━━━━━ Collected data

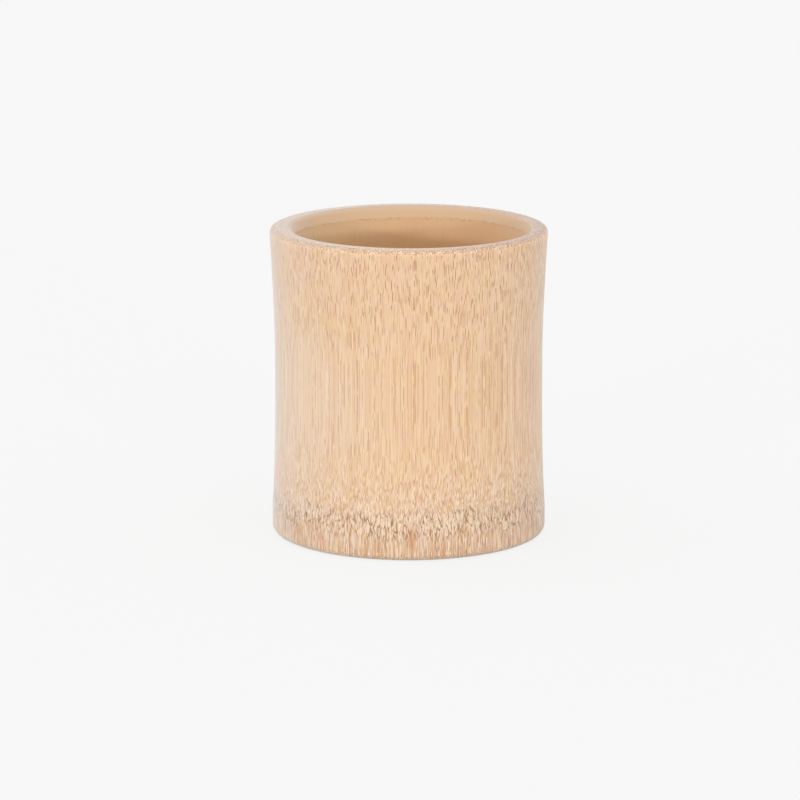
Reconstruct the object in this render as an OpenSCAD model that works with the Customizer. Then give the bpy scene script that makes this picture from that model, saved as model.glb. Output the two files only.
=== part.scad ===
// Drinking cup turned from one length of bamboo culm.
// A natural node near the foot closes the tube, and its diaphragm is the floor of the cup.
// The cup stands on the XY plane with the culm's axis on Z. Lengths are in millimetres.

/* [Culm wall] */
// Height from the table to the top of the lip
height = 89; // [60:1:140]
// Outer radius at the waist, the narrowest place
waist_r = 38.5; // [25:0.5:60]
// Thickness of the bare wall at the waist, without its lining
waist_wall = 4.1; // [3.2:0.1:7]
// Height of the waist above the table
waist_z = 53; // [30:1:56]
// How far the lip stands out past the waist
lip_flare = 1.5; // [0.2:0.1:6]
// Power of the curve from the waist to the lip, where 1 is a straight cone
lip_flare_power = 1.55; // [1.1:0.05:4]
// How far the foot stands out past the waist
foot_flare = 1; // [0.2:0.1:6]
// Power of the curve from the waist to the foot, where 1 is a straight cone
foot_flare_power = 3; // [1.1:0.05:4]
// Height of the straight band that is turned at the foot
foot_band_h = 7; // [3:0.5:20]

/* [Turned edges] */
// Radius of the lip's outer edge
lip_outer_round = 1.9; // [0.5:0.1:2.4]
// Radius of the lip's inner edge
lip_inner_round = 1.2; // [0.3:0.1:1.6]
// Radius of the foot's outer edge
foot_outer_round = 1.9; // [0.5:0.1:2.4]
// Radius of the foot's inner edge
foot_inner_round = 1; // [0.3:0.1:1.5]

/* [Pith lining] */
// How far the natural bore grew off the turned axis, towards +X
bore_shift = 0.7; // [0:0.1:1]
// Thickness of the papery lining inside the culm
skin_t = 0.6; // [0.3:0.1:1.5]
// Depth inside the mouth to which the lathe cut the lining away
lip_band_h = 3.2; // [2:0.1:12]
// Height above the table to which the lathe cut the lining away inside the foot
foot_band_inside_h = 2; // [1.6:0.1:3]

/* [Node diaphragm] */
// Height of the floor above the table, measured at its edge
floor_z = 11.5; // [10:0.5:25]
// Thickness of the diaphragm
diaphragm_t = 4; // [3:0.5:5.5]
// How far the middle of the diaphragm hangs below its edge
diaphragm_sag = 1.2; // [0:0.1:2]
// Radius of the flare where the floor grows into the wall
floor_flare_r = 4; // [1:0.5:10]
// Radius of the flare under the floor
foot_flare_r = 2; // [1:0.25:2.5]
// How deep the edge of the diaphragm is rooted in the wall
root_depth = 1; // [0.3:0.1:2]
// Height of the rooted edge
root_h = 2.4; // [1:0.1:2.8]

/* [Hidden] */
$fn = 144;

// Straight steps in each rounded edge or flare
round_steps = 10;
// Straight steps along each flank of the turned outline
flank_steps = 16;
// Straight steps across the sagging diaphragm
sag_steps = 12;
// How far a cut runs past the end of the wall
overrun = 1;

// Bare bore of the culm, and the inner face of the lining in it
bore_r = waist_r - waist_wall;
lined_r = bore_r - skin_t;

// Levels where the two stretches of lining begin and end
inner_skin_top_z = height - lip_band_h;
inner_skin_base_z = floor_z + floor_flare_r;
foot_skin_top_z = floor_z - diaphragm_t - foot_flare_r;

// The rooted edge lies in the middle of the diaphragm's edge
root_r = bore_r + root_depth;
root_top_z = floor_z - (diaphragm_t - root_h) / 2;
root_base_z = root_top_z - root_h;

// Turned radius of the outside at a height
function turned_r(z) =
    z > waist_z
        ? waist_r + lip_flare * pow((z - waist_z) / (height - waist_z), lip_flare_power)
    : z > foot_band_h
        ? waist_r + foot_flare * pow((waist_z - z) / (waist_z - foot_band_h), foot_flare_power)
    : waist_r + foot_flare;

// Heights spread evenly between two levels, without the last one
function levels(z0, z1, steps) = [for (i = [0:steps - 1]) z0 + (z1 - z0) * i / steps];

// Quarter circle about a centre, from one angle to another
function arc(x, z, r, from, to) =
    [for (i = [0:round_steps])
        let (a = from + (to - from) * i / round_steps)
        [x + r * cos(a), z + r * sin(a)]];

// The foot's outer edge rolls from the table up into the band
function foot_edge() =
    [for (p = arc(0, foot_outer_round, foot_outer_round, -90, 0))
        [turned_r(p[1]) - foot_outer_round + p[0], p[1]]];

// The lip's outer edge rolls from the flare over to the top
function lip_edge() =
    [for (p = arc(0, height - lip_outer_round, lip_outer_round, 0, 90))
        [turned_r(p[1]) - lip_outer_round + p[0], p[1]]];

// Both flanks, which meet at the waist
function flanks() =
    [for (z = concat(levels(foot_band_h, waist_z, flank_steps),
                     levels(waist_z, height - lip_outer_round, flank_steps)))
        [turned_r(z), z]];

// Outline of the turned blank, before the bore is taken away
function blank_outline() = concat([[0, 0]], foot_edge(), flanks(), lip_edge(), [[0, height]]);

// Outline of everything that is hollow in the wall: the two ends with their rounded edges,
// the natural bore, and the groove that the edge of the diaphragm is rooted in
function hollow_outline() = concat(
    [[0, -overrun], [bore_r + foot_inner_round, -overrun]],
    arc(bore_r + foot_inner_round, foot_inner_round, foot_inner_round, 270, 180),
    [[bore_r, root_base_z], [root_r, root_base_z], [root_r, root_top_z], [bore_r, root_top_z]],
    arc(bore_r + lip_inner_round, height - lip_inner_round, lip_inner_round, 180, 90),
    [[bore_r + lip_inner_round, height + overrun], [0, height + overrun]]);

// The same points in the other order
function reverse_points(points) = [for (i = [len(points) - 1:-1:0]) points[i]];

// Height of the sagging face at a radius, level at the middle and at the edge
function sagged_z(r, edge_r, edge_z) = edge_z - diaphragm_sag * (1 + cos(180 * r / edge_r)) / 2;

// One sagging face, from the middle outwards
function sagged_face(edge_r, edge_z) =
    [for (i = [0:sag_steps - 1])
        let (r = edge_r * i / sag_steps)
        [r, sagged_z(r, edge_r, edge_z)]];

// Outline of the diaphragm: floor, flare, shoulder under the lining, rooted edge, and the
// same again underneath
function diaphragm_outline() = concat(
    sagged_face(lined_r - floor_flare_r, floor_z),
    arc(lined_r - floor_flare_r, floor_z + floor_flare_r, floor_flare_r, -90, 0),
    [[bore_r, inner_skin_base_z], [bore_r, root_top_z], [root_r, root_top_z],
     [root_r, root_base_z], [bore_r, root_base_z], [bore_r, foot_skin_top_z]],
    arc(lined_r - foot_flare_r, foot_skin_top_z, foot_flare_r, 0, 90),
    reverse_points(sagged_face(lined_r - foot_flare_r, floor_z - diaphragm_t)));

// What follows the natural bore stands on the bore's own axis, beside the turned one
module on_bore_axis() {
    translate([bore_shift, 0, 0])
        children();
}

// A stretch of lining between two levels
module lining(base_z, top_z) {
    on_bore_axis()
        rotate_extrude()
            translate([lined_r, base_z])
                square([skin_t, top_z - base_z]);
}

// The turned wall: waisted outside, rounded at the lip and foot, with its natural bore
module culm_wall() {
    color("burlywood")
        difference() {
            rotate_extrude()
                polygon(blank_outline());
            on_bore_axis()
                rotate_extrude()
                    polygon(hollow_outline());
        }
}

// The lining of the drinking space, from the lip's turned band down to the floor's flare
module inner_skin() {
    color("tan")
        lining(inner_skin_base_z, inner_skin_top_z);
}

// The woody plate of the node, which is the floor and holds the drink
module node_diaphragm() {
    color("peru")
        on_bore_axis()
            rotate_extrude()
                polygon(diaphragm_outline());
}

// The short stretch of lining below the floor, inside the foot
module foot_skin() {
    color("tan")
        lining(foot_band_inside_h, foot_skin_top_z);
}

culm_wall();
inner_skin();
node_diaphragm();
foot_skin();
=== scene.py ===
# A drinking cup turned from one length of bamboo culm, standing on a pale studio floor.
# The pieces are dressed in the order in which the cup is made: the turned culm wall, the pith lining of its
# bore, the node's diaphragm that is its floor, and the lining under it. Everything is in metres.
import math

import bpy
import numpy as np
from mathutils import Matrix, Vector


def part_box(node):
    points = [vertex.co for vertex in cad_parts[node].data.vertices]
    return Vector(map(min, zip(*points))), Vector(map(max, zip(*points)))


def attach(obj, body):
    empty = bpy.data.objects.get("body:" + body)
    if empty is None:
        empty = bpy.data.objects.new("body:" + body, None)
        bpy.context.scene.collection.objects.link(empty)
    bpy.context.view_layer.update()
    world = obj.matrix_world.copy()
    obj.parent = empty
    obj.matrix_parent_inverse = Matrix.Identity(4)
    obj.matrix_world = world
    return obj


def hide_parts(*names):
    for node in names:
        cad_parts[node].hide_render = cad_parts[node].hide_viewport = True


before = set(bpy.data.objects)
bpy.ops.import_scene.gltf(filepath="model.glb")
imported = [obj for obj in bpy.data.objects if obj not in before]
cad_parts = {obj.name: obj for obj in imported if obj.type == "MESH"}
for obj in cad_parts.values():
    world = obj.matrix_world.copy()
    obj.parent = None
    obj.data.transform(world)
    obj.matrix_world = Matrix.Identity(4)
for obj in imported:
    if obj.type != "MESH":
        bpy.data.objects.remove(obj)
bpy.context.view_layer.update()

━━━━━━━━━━

#### [To be done]
From the line containing "holds the drink" down to the line containing "for node in" in the material above, reproduce every line exactly, including the two end lines.

#### [Written solution]
// The woody plate of the node, which is the floor and holds the drink
module node_diaphragm() {
    color("peru")
        on_bore_axis()
            rotate_extrude()
                polygon(diaphragm_outline());
}

// The short stretch of lining below the floor, inside the foot
module foot_skin() {
    color("tan")
        lining(foot_band_inside_h, foot_skin_top_z);
}

culm_wall();
inner_skin();
node_diaphragm();
foot_skin();
=== scene.py ===
# A drinking cup turned from one length of bamboo culm, standing on a pale studio floor.
# The pieces are dressed in the order in which the cup is made: the turned culm wall, the pith lining of its
# bore, the node's diaphragm that is its floor, and the lining under it. Everything is in metres.
import math

import bpy
import numpy as np
from mathutils import Matrix, Vector


def part_box(node):
    points = [vertex.co for vertex in cad_parts[node].data.vertices]
    return Vector(map(min, zip(*points))), Vector(map(max, zip(*points)))


def attach(obj, body):
    empty = bpy.data.objects.get("body:" + body)
    if empty is None:
        empty = bpy.data.objects.new("body:" + body, None)
        bpy.context.scene.collection.objects.link(empty)
    bpy.context.view_layer.update()
    world = obj.matrix_world.copy()
    obj.parent = empty
    obj.matrix_parent_inverse = Matrix.Identity(4)
    obj.matrix_world = world
    return obj


def hide_parts(*names):
    for node in names:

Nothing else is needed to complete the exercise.